→ **What you are asked to do**
All of the material below is to be returned exactly.

→ **Collected material**
━━━
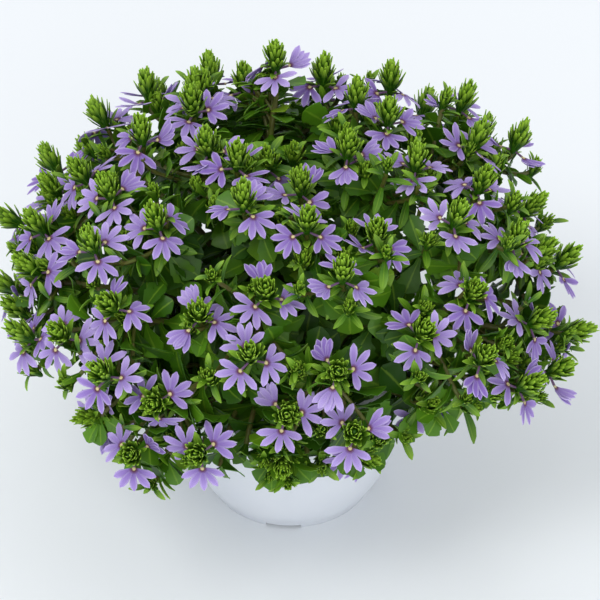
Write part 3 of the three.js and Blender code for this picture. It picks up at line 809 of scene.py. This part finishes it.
bunches = {}
for plan in flowering:
    rng = np.random.default_rng(plan["index"] + BLOOM_SEED)
    axis = plan["axis"]
    growth = bunches[plan["name"]] = Growth()
    lift, chosen = solid_blooms(plan, packed_corners("blooms_" + plan["name"]))
    for tip, (shrink, droop) in zip(plan["tips"], chosen):
        base = tip - axis * BLOOM_DROP
        for order in range(BLOOMS_PER_HEAD):
            throat, aim, side = bloom_places(plan, tip, order, lift, droop, shrink)[:3]
            grow_bloom(growth, throat, aim, side, base, shrink, rng)
        if rng.random() < EXTRA_SHARE:
            direction = swung(axis.orthogonal().normalized(), axis, rng.uniform(0, 360))
            root = base - axis * rng.uniform(*EXTRA_DROPS)
            slope = math.radians(rng.uniform(*EXTRA_SLOPES))
            aim = direction * math.cos(slope) - axis * math.sin(slope)
            throat = root + direction * EXTRA_REACH
            grow_bloom(growth, throat, aim, axis.cross(direction), root, rng.uniform(*EXTRA_SIZES), rng)

shoot_rng = np.random.default_rng(SHOOT_SEED)
for shoot in shoots:
    tip, axis = shoot["tip"], shoot["axis"]
    base = tip - axis * (BLOOM_DROP * shoot["size"])
    out = Vector((tip.x, tip.y, 0)).normalized()
    toward = (out - axis * out.dot(axis) - UP * SHOOT_FAN_LEAN).normalized()
    growth = bunches[shoot["name"]]
    for turn in shoot["fans"]:
        direction = swung(toward, axis, turn)
        aim = (direction - axis * SHOOT_FAN_DROOP).normalized()
        throat = base + direction * EXTRA_REACH
        grow_bloom(growth, throat, aim, axis.cross(direction), base, SHOOT_FAN_SIZE, shoot_rng)

for name, growth in bunches.items():
    bunch = growth.piece("lilac_" + name)
    dress(bunch, petal_tissue, "petal", "blooms_" + name)


# The green of each spray is its forked stems, a head of close bracts at each tip, toothed leaves in a
# spiral down the stems, and leafy twigs that fill the room under the heads. It is grown after the blooms,
# so that bracts and spiral leaves can keep clear of the petals.
MAIN_STEM_STEPS, STEM_ROUNDNESS = 24, 1
STEM_AGE, CORE_AGE, BRACT_AGE, YOUNG_AGE, LEAF_AGE = 0.0, 0.3, 0.2, 0.45, 1.0
STEM_TONE, CORE_TONE, HANGING_TONE = 0.5, 0.4, 0.3
GREEN_SEED, LEAF_SEED = 100, 500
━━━
→ **Response**
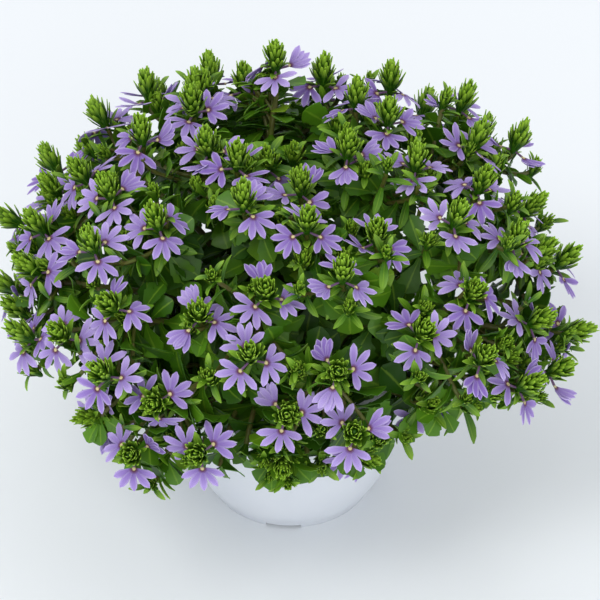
Write part 3 of the three.js and Blender code for this picture. It picks up at line 809 of scene.py. This part finishes it.
bunches = {}
for plan in flowering:
    rng = np.random.default_rng(plan["index"] + BLOOM_SEED)
    axis = plan["axis"]
    growth = bunches[plan["name"]] = Growth()
    lift, chosen = solid_blooms(plan, packed_corners("blooms_" + plan["name"]))
    for tip, (shrink, droop) in zip(plan["tips"], chosen):
        base = tip - axis * BLOOM_DROP
        for order in range(BLOOMS_PER_HEAD):
            throat, aim, side = bloom_places(plan, tip, order, lift, droop, shrink)[:3]
            grow_bloom(growth, throat, aim, side, base, shrink, rng)
        if rng.random() < EXTRA_SHARE:
            direction = swung(axis.orthogonal().normalized(), axis, rng.uniform(0, 360))
            root = base - axis * rng.uniform(*EXTRA_DROPS)
            slope = math.radians(rng.uniform(*EXTRA_SLOPES))
            aim = direction * math.cos(slope) - axis * math.sin(slope)
            throat = root + direction * EXTRA_REACH
            grow_bloom(growth, throat, aim, axis.cross(direction), root, rng.uniform(*EXTRA_SIZES), rng)

shoot_rng = np.random.default_rng(SHOOT_SEED)
for shoot in shoots:
    tip, axis = shoot["tip"], shoot["axis"]
    base = tip - axis * (BLOOM_DROP * shoot["size"])
    out = Vector((tip.x, tip.y, 0)).normalized()
    toward = (out - axis * out.dot(axis) - UP * SHOOT_FAN_LEAN).normalized()
    growth = bunches[shoot["name"]]
    for turn in shoot["fans"]:
        direction = swung(toward, axis, turn)
        aim = (direction - axis * SHOOT_FAN_DROOP).normalized()
        throat = base + direction * EXTRA_REACH
        grow_bloom(growth, throat, aim, axis.cross(direction), base, SHOOT_FAN_SIZE, shoot_rng)

for name, growth in bunches.items():
    bunch = growth.piece("lilac_" + name)
    dress(bunch, petal_tissue, "petal", "blooms_" + name)


# The green of each spray is its forked stems, a head of close bracts at each tip, toothed leaves in a
# spiral down the stems, and leafy twigs that fill the room under the heads. It is grown after the blooms,
# so that bracts and spiral leaves can keep clear of the petals.
MAIN_STEM_STEPS, STEM_ROUNDNESS = 24, 1
STEM_AGE, CORE_AGE, BRACT_AGE, YOUNG_AGE, LEAF_AGE = 0.0, 0.3, 0.2, 0.45, 1.0
STEM_TONE, CORE_TONE, HANGING_TONE = 0.5, 0.4, 0.3
GREEN_SEED, LEAF_SEED = 100, 500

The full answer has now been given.